Charter Cities: Responding to Rapid Change

+ Brandon Fuller

A previous post lays out the essentials behind the concept of a charter city. Countries can use charter cities to address two potential obstacles to development: the challenge of consensus building and the challenge of commitment. The challenge of consensus building, the focus of this post, arises when people attempt to improve the rules through collective agreement. Charter cities can complement efforts to reform by consensus, quickening progress toward the better rules that allow people to improve their lives.

The struggle to manage something as well understood as traffic congestion illustrates the challenge of reform by consensus. Cities can use congestion charges to eliminate inefficiencies from traffic jams and expand access to mass transit, dramatically improving the experiences of all commuters in the process. Known traffic rules can make everyone better off. To date, Stockholm is the only city in the world to adopt congestion pricing through popular referendum. Cleverly, Stockholm’s leaders gave the residents a chance to try the proposed traffic rules for seven months before holding the referendum. Stockholm aside, the residents in many other urban areas have voted down or strongly opposed congestion pricing proposals, even though many of them would happily move to move to a city like London or Stockholm where congestion tolls are already in place.

At times, the need to build consensus acts as a useful brake on unnecessary change. But, as the experience with congestion pricing shows, the process of reform by consensus can also hold back adjustments to the rules that would benefit everyone. In many of the world’s cities, this process leaves people stuck in traffic. But in developing countries, the same process can leave people stuck in poverty. A more responsive process for changing the rules would be helpful.

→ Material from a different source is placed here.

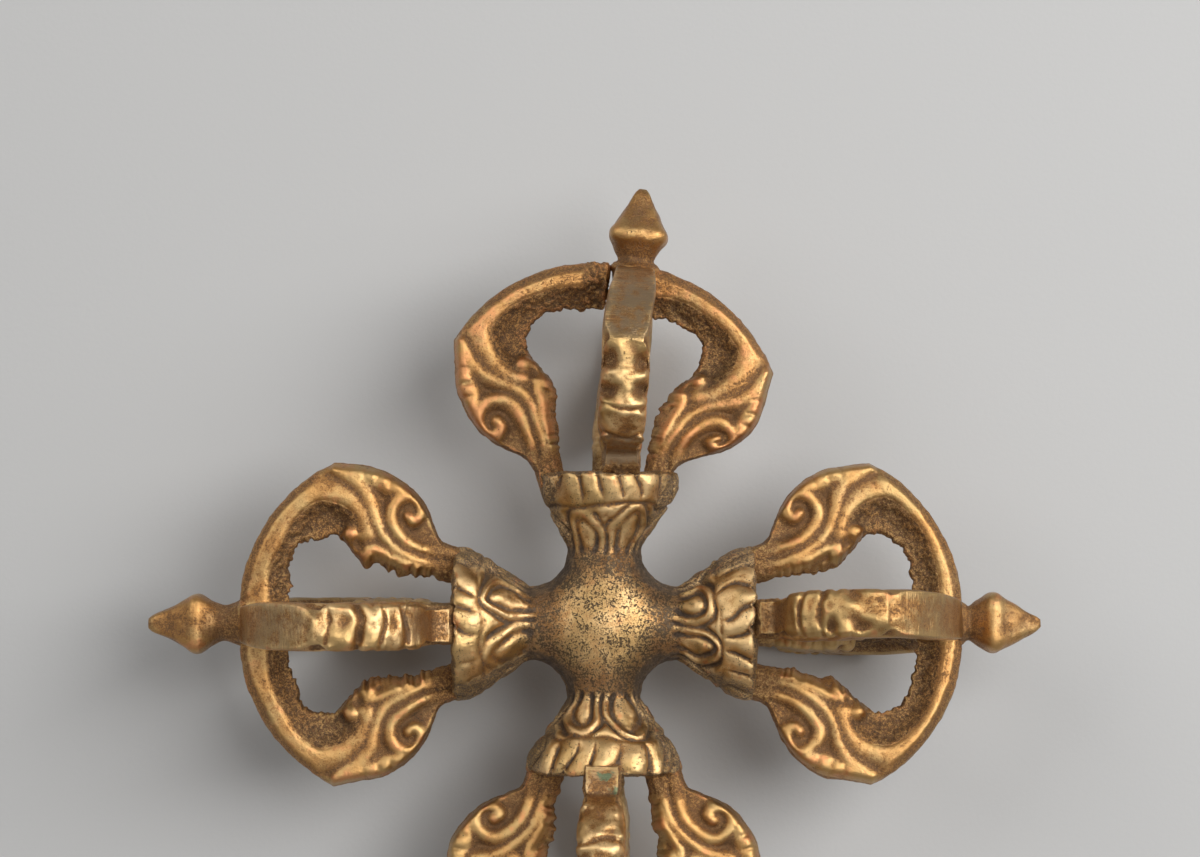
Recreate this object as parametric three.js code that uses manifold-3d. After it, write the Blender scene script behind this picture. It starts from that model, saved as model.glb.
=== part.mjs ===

Charter cities offer a complementary approach to reform by consensus—a way to quickly adopt new rules at a city-scale. They achieve legitimate changes in the rules at the outset through choice rather than consensus. The people who want to move to a new charter city opt into its new rules without disrupting the usual consensus based process that prevails in the rest of the country. The people who are unsure of the new rules in a charter city could observe the city’s development from afar and opt in at a later date if they like what they see.

Millions of people in the developing world want to move to cities. This pressure for rapid urbanization is the kind of shock that may require a new way to change rules. The UN estimates that India’s urban population will grow by nearly 600 million in the next 40 years. The existing process of consensus building slows the pace of urbanization and deprives many poor rural residents of access to the social, educational, and economic benefits that can come from city life. Many of those who do migrate to cities will end up informally housed in dangerous slums where services are either not provided or obtained illegally. The people of India can use charter cities to let new urban areas emerge where the people can access formal economic opportunities and live within the law.

To accomplish this, India could use a method similar to the one that China used in establishing the special zone around Shenzhen — a city that in just 25 years grew from a tiny village into a metropolis of more than 10 million people. In so doing, India can take on all three of the national roles required for a charter city: guarantor, host, and source.

The central government could pass legislation specifying the charter that would apply in any city developed in a special type of centrally administered zone. As host, the central government could offer substantial incentives that would induce different states to compete to create such a zone. In response, states would have to assemble city-sized tracts of uninhabited land and pass local enabling legislation. As guarantor, the central government could offer effective protection for private infrastructure investments. As source, it could guarantee the right of entry and exit for all Indians.

In the new cities that India might charter, many rules like those for pricing electricity, managing traffic, or enforcing the rights of tenants and landlords could be very different from those in the rest of the country. Because charter cities must attract a diverse group of new residents, the rules would be guided by forward looking concern for mutual gain. The people who move there adopt the rules by choice, the process does not give any individual or group a veto that lets them hold-up gains for everyone else.

To be sure, this approach pushes the process of reform by consensus back one level, without making it go away. It will not be easy for any state to assemble large tracts of land, but the problem is not insufficient quantity of land. At the density of settlement in Hong Kong, the entire Indian population could live on about 6% of its surface area. Given appropriate incentives, local officials can find a way to free up some land for new cities that can generate the kind of rapid and inclusive growth needed to further reduce poverty and inequality in India.